In the entries below, find the line containing "The OpenSCAD and" and the line containing "ledge_t = 2;". Copy those two lines and everything between them exactly, and only that.

>>>>>

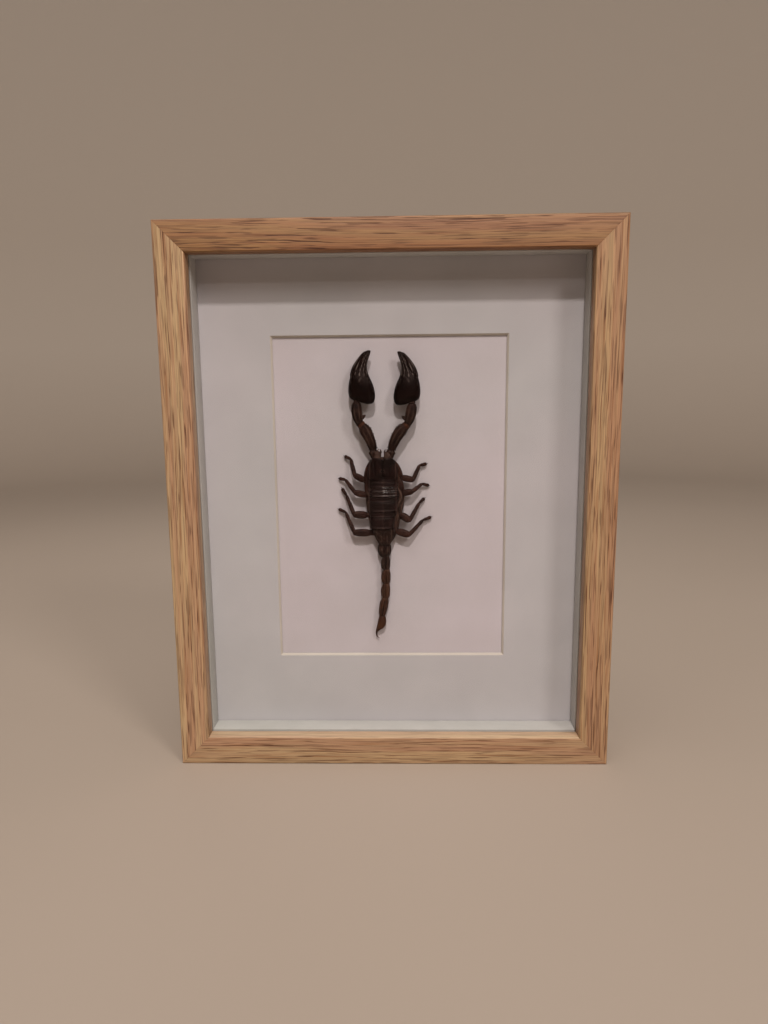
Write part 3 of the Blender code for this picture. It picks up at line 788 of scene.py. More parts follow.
# the patches' three colours and that of the keels, pale partly from rubbing and partly painted highlight,
# sizes of patches and grains in mm, the grains' height, roughness at its least and most, and coat
cuticleFacts = {
    "back": ("#0F0706", "#1A0D0C", "#2D1A18", "#5C443F", 2.6, 0.42, 0.25, (0.36, 0.5), 0.0),
    "polished": ("#130A0A", "#211413", "#352221", "#6E5650", 2.6, 0.42, 0.1, (0.2, 0.34), 0.35),
    # the claw's very pale keel colour paints the highlight streaks along the finger ridges
    "claw": ("#0A0303", "#120605", "#1D0E0D", "#9A8883", 3.4, 0.6, 0.12, (0.36, 0.48), 0.0),
    "arm": ("#140A09", "#251511", "#3B2620", "#5C4840", 2.2, 0.5, 0.4, (0.46, 0.6), 0.0),
    "elbow": ("#2B1711", "#42251B", "#63402F", "#75523F", 1.4, 0.5, 0.5, (0.5, 0.65), 0.0),
    "jaw": ("#2B1F1C", "#46342F", "#654F47", "#6E5D55", 1.6, 0.4, 0.3, (0.46, 0.6), 0.0),
    "tail": ("#23140F", "#3D241B", "#583A2B", "#604638", 2.0, 0.42, 0.4, (0.45, 0.6), 0.0),
    "leg": ("#1C0F0D", "#2F1C18", "#462B24", "#5A3F35", 1.8, 0.36, 0.14, (0.46, 0.6), 0.0),
    "sting": ("#28140E", "#462819", "#62402D", "#6F4633", 2.4, 0.4, 0.1, (0.48, 0.6), 0.0),
    "skin": ("#241816", "#3A2823", "#543C33", "#6D564C", 1.6, 0.7, 0.5, (0.5, 0.68), 0.0),
    "eye": ("#060405", "#0A0708", "#120D0E", "#120D0E", 1.0, 0.3, 0.0, (0.08, 0.14), 0.3),
}


def cuticle(name, facts):
    # cuticle is waxy chitin: cloudy brown to black, finely grained, with a satin to glossy skin
    dark, base, light, wearAndSheen, patch, grain, grainHeight, shine, coat = facts
    made, tree, shader, place = newMaterial(f"dried_cuticle_{name}")
    patches = putNode(tree, "TexNoise", {
        "Vector": place, "Scale": 0.5 / (patch * mm), "Detail": 5, "Roughness": 0.6})
    tone = putNode(tree, "ValToRGB", [patches], [(0.34, dark), (0.52, base), (0.74, light)])
    grains = putNode(tree, "TexVoronoi", {
        "Vector": place, "Scale": 1 / (grain * mm), "Randomness": 1.0}, feature="SMOOTH_F1")
    grainShade = putNode(tree, "MapRange", [grains, 0.0, 0.7, 1.18, 0.8])
    tone = putNode(tree, "Mix", {0: 1.0, 6: tone, 7: grainShade}, **multiplyColours)
    # crest is how far a point was raised or lowered: keels turn pale, partly rubbing and partly painted
    # highlight, and furrows are darkened as painted shade
    crest = putNode(tree, "Attribute", attribute_name="crest", out="Fac")
    wearAndSheenShare = putNode(tree, "MapRange", [crest, 0.15, 1.0, 0.0, 0.75])
    tone = putNode(tree, "Mix", {0: wearAndSheenShare, 6: tone, 7: hexColour(wearAndSheen)}, **mixColours)
    # painted shade: lowered points, the furrows and folds, are darkened
    paintedFurrowShade = putNode(tree, "MapRange", [crest, -1.0, -0.1, 0.45, 1.0])
    tone = putNode(tree, "Mix", {0: 1.0, 6: tone, 7: paintedFurrowShade}, **multiplyColours)
    wrinkles = putNode(tree, "TexNoise", {
        "Vector": place, "Scale": 0.5 / (0.5 * mm), "Detail": 4, "Roughness": 0.6})
    relief = putNode(tree, "Math", [grains, -grainHeight, wrinkles], operation="MULTIPLY_ADD")
    # an IOR of 1.2 and a reddish tint keep the gloss of the dark cuticle from greying it
    setInputs(shader, {
        "Base Color": tone,
        "Roughness": putNode(tree, "MapRange", [wrinkles, 0.3, 0.7, *shine]),
        "Normal": putNode(tree, "Bump", {"Height": relief, "Strength": 0.5, "Distance": 0.1 * mm}),
        "IOR": 1.2, "Specular Tint": hexColour("#FFE1DD"), "Coat Weight": coat, "Coat Roughness": 0.18})
    return made


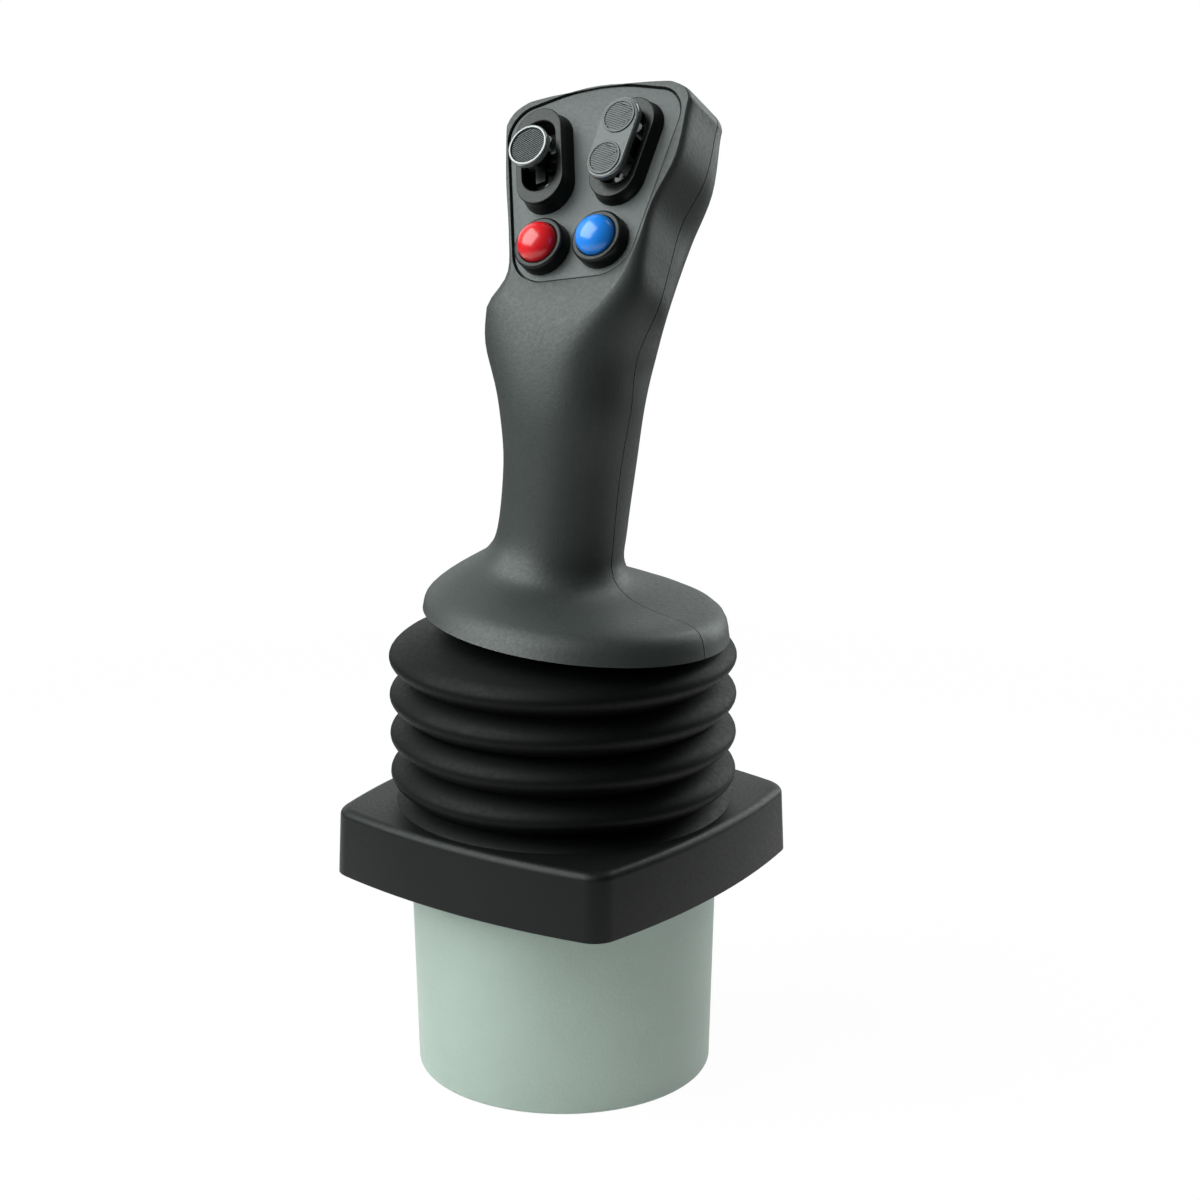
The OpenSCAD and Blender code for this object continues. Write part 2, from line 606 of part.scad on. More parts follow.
// The hollow of both shells, open at the skirt and closed below the crown.
module inner_loft() {
    kept = [for (k = [0 : len(rings) - 3]) [for (i = [0 : 10]) rings[k][i] + (i == 2 ? (k == 0 ? -3 : inner_lift) : 0)]];
    loft(kept, 4.5, 364.5, 40, grip_wall);
}

// Places what follows in the control panel's plane: x to the operator's right, y up the panel, z out of it.
module at_plate(x = 0, y = 0, turn = 0) {
    translate(plate_foot) rotate([90 - head_tilt, 0, 0]) rotate([0, 0, head_roll])
        translate([x, y, 0]) rotate([0, 0, turn]) children();
}

// Outline of the control panel, drawn out by d: tapered, with an arched top and round corners.
function plate_outline(d) =
    let (lean = atan((plate_head_w - plate_foot_w) / 2 / plate_h),
        hx = plate_head_w / 2 - plate_head_r * (tan(lean) + 1 / cos(lean)),
        fx = plate_foot_w / 2 + plate_foot_r * (tan(lean) - 1 / cos(lean)),
        right = concat(arc([fx, plate_foot_r], plate_foot_r + d, -90, -lean, 8),
            arc([hx, plate_h - plate_head_r], plate_head_r + d, -lean, 70, 8)),
        top = [for (i = [1 : 9]) let (x = hx * (1 - i / 5)) [x, plate_h + d + plate_arch * (1 - pow(x / hx, 2))]])
    concat(right, top, [for (i = [len(right) - 1 : -1 : 0]) [-right[i].x, right[i].y]]);

rim_proud = 0.6;                                 // the shells' rim stands this far above the panel
ledge_t = 2;                                     // ledge that the panel rests on

module panel_cuts() at_plate() {
    translate([-60, -14, rim_proud]) cube([120, 100, 12]);
    translate([0, 0, -plate_t]) linear_extrude(12) polygon(plate_outline(plate_seam));
    translate([0, 0, -6]) linear_extrude(7) polygon(plate_outline(-ledge_t));
}

// The three screws that close the grip from behind; each frame's z points to the front and starts at the seam.
screw_x = 12;
screw_z = 132;
module at_waist_screws() {
    for (s = [-1, 1]) translate([s * screw_x, 4.5, screw_z]) rotate([90, 0, 0]) children();
}
module at_head_screw() {
    at_plate(0, plate_h - 0.2) translate([0, 0, -seam_depth]) children();
}
module at_grip_screws() {
    at_waist_screws() children();
    at_head_screw() children();
}

boss_r = 3.2;
seam_slack = 0.4;                                // the bosses of both shells stop this short of the seam
waist_boss = [14, 13.2];                         // length behind the seam, and before it
head_boss = [11, 10];

module boss(lengths, front) {
    if (front) translate([0, 0, seam_slack]) cylinder(r = boss_r, h = lengths[1] - seam_slack, $fn = 32);
    else translate([0, 0, -lengths[0]]) cylinder(r = boss_r, h = lengths[0] - seam_slack, $fn = 32);
}

screw_deep = 9;                                  // from the seam to the screw heads
screw_bite = 7;

// Half of the grip's body, hollowed, with two webs that sit on the clamp and three screw bosses.
// Zero in resize keeps every size; it only makes the whole shell one mesh.
module shell(front) {
    a0 = front ? 180 : 0;
    resize([0, 0, 0]) difference() {
        union() {
            difference() {
                loft(rings, a0, a0 + 180, ring_n, 0);
                difference() {
                    inner_loft();
                    for (z = [clamp_z + 2, clamp_z + clamp_h - 2 - web_t])
                        translate([-40, -40, z]) cube([80, 80, web_t]);
                }
            }
            at_waist_screws() boss(waist_boss, front);
            at_head_screw() boss(head_boss, front);
        }
        bore(clamp_r + fit, 60, clamp_z + clamp_h + 1);
        bore(shaft_r + gap, 60, shaft_top + gap);
        if (front) panel_cuts();
        if (front) at_grip_screws() bore(grip_screw_r + fit, -5, screw_bite + 1);
        if (!front) at_grip_screws() bore(grip_screw_r + gap, -screw_deep, 5);
        if (!front) at_grip_screws() bore(grip_screw_r * 1.8 + gap, -30, -screw_deep);
    }
}

module grip_front_shell() color([0.3, 0.32, 0.32]) shell(true);

module grip_rear_shell() color([0.3, 0.32, 0.32]) shell(false);

module grip_screws() color([0.3, 0.3, 0.31]) at_grip_screws() translate([0, 0, -screw_deep])
    pan_screw(grip_screw_r, screw_deep + screw_bite);

// ---------- control panel and its fixed pieces ----------

neck_wall = 1.2;                                 // neck of a bezel in the panel
button_neck_r = button_r + neck_wall;

module at_slot(side) at_plate(side * bezel_x, bezel_y, -side * bezel_fan) children();
module at_button(side) at_plate(side * button_x, button_y) children();

module face_plate() color([0.36, 0.38, 0.38]) difference() {
    at_plate() translate([0, 0, -plate_t]) linear_extrude(plate_t) polygon(plate_outline(0));
    for (side = [-1, 1]) {
        at_slot(side) translate([0, 0, -plate_t - eps]) linear_extrude(plate_t + 2 * eps)
            stadium(slot_r + neck_wall, slot_l);
        at_button(side) bore(button_neck_r, -plate_t, 0);
    }
}

pin_r = 1;
thumb_pin_z = 1.2;
rocker_pin_z = 1.6;
pin_half = slot_r + 1.5;

// Raised bezel with a slot; its foot is wider than its top.
module slot_bezel(side, h, pin_z) color([0.07, 0.07, 0.08]) at_slot(side) difference() {
    union() {
        hull() {
            linear_extrude(eps) stadium(bezel_r + bezel_draft, bezel_l, $fn = 40);
            translate([0, 0, h - 0.6]) linear_extrude(eps) stadium(bezel_r + 0.2, bezel_l, $fn = 40);
            translate([0, 0, h - eps]) linear_extrude(eps) stadium(bezel_r - 0.4, bezel_l, $fn = 40);
        }
        translate([0, 0, -plate_t]) linear_extrude(plate_t + eps) stadium(slot_r + neck_wall, slot_l);
    }
    translate([0, 0, -plate_t - eps]) linear_extrude(h + plate_t + 2 * eps) stadium(slot_r, slot_l);
    translate([0, 0, pin_z]) rotate([0, 90, 0]) bore(pin_r + fit, -pin_half, pin_half);
}

module left_bezel() slot_bezel(-1, left_bezel_h, thumb_pin_z);
module right_bezel() slot_bezel(1, right_bezel_h, rocker_pin_z);

neck_h = 6;                                      // neck of a round bezel below the panel

module round_bezel(side) color([0.07, 0.07, 0.08]) at_button(side) difference() {
    union() {
        cylinder(r1 = button_bezel_r + 0.3, r2 = button_bezel_r, h = button_bezel_h - 0.6);
        translate([0, 0, button_bezel_h - 0.6 - eps])
            cylinder(r1 = button_bezel_r, r2 = button_bezel_r - 0.6, h = 0.6);
        translate([0, 0, -plate_t - neck_h]) cylinder(r = button_neck_r, h = plate_t + neck_h + eps);
    }
    bore(button_r + fit, -plate_t - neck_h, button_bezel_h);
}

module red_bezel() round_bezel(-1);
module blue_bezel() round_bezel(1);

grip_board_z = -18;                              // front face of the circuit board in the head
grip_board_t = 1.6;
cavity_z = -8;
plunger_r = 1.5;
plunger_at = 8.3;
plunger_top = 0.4;

// Switch block under a slot, open towards the panel.
module slot_switch(side) color([0.16, 0.17, 0.2]) at_slot(side) difference() {
    translate([0, 0, grip_board_z]) linear_extrude(-plate_t - grip_board_z) stadium(slot_r + 1.2, slot_l);
    translate([0, 0, cavity_z]) linear_extrude(-cavity_z) stadium(slot_r, slot_l);
    for (s = [-1, 1]) translate([0, s * plunger_at, 0]) bore(plunger_r + fit, cavity_z - 4, cavity_z);
}

module left_switch() slot_switch(-1);
module right_switch() slot_switch(1);

module plungers(side) color([0.75, 0.76, 0.74]) at_slot(side) for (s = [-1, 1]) translate([0, s * plunger_at, 0])
    translate([0, 0, cavity_z - 4]) cylinder(r = plunger_r, h = plunger_top - cavity_z + 4);

module left_plungers() plungers(-1);
module right_plungers() plungers(1);

// Push-button switch body below its bezel, with a small stem.
module button_switch(side) color([0.16, 0.17, 0.2]) at_button(side) {
    translate([0, 0, grip_board_z]) cylinder(r = button_neck_r - 0.8, h = -plate_t - neck_h - grip_board_z);
    translate([0, 0, -plate_t - neck_h - eps]) cylinder(r = 2, h = 1.8);
}

module red_switch() button_switch(-1);
module blue_switch() button_switch(1);

module grip_board() color([0.1, 0.35, 0.2]) at_plate()
    translate([-15, 5, grip_board_z - grip_board_t]) cube([30, 44, grip_board_t]);

// ---------- hand controls that move ----------

// Narrow bar in the slot whose ends press the plungers.
module yoke(z, t) translate([-1.6, -plunger_at - 0.8, z]) cube([3.2, 2 * plunger_at + 1.6, t]);

module thumb_lever() color([0.3, 0.31, 0.32]) at_slot(-1) difference() {
    union() {
        translate([0, 0, thumb_pad_top - 2.6]) cylinder(r = thumb_pad_r, h = 2.6);
        translate([0, 0, thumb_pin_z + 2]) cylinder(r = 3.2, h = thumb_pad_top - 2 - thumb_pin_z - 2);
        translate([0, 0, thumb_pin_z]) rotate([0, 90, 0])
            translate([0, 0, -slot_r + 1]) cylinder(r = 3, h = 2 * slot_r - 2);
        yoke(thumb_pin_z + 2.2, 1.8);
    }
    translate([0, 0, thumb_pin_z]) rotate([0, 90, 0]) bore(pin_r, -slot_r, slot_r);
}

module hinge_pin(z) translate([0, 0, z]) rotate([0, 90, 0]) translate([0, 0, -pin_half + 0.1])
    cylinder(r = pin_r, h = 2 * pin_half - 0.2);

module thumb_pin() color([0.75, 0.76, 0.78]) at_slot(-1) hinge_pin(thumb_pin_z);

module rocker_cap() color([0.3, 0.31, 0.32]) at_slot(1) difference() {
    union() {
        translate([0, 0, rocker_top - 2.6]) linear_extrude(2.6) stadium(rocker_pad_r, rocker_half);
        translate([-slot_r + 1, -3, rocker_pin_z]) cube([2 * slot_r - 2, 6, rocker_top - 2 - rocker_pin_z]);
        translate([0, 0, rocker_pin_z]) rotate([0, 90, 0])
            translate([0, 0, -slot_r + 1]) cylinder(r = 3, h = 2 * slot_r - 2);
        yoke(rocker_pin_z + 1, 1.8);
    }
    translate([0, 0, rocker_pin_z]) rotate([0, 90, 0]) bore(pin_r, -slot_r, slot_r);
}

module rocker_pin() color([0.75, 0.76, 0.78]) at_slot(1) hinge_pin(rocker_pin_z);

// Domed cap that slides in its bezel.
module domed_cap(side, tint) color(tint) at_button(side) {
    translate([0, 0, -3.6]) cylinder(r = button_r, h = button_bezel_h + 3.2);
    translate([0, 0, button_bezel_h - 0.4]) intersection() {
        sphere(button_r);
        translate([0, 0, button_r / 2 - eps]) cube([2 * button_r, 2 * button_r, button_r], center = true);
    }
}

module red_button() domed_cap(-1, [0.85, 0.06, 0.1]);
module blue_button() domed_cap(1, [0.1, 0.5, 0.95]);

housing_can();
can_seal();
can_screws();
mounting_flange();
frame_screws();
bezel_cover();
bellows();
bellows_clamp();
gimbal_frame();
pitch_bushes();
pitch_spring();
pitch_sensor();
gate_plate();
control_board();
board_spacers();
connector_shell();
connector_insert();
connector_pins();
connector_nut();
gimbal_ring();
pitch_pins();
pitch_magnet();
roll_bushes();
roll_spring();
roll_sensor();
pivot_block();
roll_pins();
roll_magnet();
lever_shaft();
shaft_nut();
bellows_collar();
grip_clamp();
clamp_screw();
grip_front_shell();
grip_rear_shell();
grip_screws();
face_plate();
left_bezel();
right_bezel();
red_bezel();
blue_bezel();
left_switch();
right_switch();
left_plungers();
right_plungers();
red_switch();
blue_switch();
grip_board();
thumb_lever();
thumb_pin();
rocker_cap();
rocker_pin();
red_button();
blue_button();
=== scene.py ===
# %% [markdown]
# # An industrial joystick with a multi-function grip
# This lesson dresses a finished CAD model of a panel-mount joystick. The CAD solids say where each piece is
# and how it moves; here each visible piece gets the small radii, grain and gloss that make it look real.
# The first cell loads the CAD frame, bakes each solid's place into its mesh and removes the empties.

# %% Load the frame
import math

import bmesh
import bpy
from mathutils import Matrix, Vector


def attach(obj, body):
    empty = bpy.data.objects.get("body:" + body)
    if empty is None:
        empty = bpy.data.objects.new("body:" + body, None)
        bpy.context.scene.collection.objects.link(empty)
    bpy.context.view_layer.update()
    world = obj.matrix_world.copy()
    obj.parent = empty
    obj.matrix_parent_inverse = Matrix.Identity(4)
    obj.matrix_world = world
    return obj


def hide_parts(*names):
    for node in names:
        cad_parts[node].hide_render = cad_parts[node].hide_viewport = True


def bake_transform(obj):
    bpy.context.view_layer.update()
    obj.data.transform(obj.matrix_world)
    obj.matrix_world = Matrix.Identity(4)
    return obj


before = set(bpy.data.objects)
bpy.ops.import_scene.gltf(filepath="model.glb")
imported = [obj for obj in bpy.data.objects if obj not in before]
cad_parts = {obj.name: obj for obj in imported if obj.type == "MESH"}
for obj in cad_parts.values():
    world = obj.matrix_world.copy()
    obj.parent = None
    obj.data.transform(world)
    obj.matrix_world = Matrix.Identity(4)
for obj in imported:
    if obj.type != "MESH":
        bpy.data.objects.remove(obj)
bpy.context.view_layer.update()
MM = 0.001

# %% [markdown]
# The joystick stands on a plain white sweep. The camera has a long lens and looks from the operator's right,
# a little above the grip, so that the control panel, the bellows and the housing all show.

# %% Camera
scene = bpy.context.scene
scene.view_settings.view_transform = "Standard"

camera_data = bpy.data.cameras.new("camera")
camera_data.lens = 84
camera_data.sensor_width = 36
camera = bpy.data.objects.new("camera", camera_data)
scene.collection.objects.link(camera)
camera.location = Vector((485.0, -650.9, 310.3)) * MM
camera.rotation_euler = (math.radians(90 - 15.64), 0, math.radians(35.9))
scene.camera = camera
print("the camera is", round(camera.location.length, 3), "m from the origin")

# %% [markdown]
# A finish is a small node tree round one Principled shader. Real moulded plastic is never one flat colour:
# it has a fine grain that breaks up the highlights, and slow changes of shade where it has been handled.
# The helper below builds that tree from a few plain numbers, and every pattern reads Object coordinates,
# so it stays fixed to the piece while the piece moves.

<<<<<

_WRITTEN RESPONSE:_
The OpenSCAD and Blender code for this object continues. Write part 2, from line 606 of part.scad on. More parts follow.
// The hollow of both shells, open at the skirt and closed below the crown.
module inner_loft() {
    kept = [for (k = [0 : len(rings) - 3]) [for (i = [0 : 10]) rings[k][i] + (i == 2 ? (k == 0 ? -3 : inner_lift) : 0)]];
    loft(kept, 4.5, 364.5, 40, grip_wall);
}

// Places what follows in the control panel's plane: x to the operator's right, y up the panel, z out of it.
module at_plate(x = 0, y = 0, turn = 0) {
    translate(plate_foot) rotate([90 - head_tilt, 0, 0]) rotate([0, 0, head_roll])
        translate([x, y, 0]) rotate([0, 0, turn]) children();
}

// Outline of the control panel, drawn out by d: tapered, with an arched top and round corners.
function plate_outline(d) =
    let (lean = atan((plate_head_w - plate_foot_w) / 2 / plate_h),
        hx = plate_head_w / 2 - plate_head_r * (tan(lean) + 1 / cos(lean)),
        fx = plate_foot_w / 2 + plate_foot_r * (tan(lean) - 1 / cos(lean)),
        right = concat(arc([fx, plate_foot_r], plate_foot_r + d, -90, -lean, 8),
            arc([hx, plate_h - plate_head_r], plate_head_r + d, -lean, 70, 8)),
        top = [for (i = [1 : 9]) let (x = hx * (1 - i / 5)) [x, plate_h + d + plate_arch * (1 - pow(x / hx, 2))]])
    concat(right, top, [for (i = [len(right) - 1 : -1 : 0]) [-right[i].x, right[i].y]]);

rim_proud = 0.6;                                 // the shells' rim stands this far above the panel
ledge_t = 2;                                     // ledge that the panel rests on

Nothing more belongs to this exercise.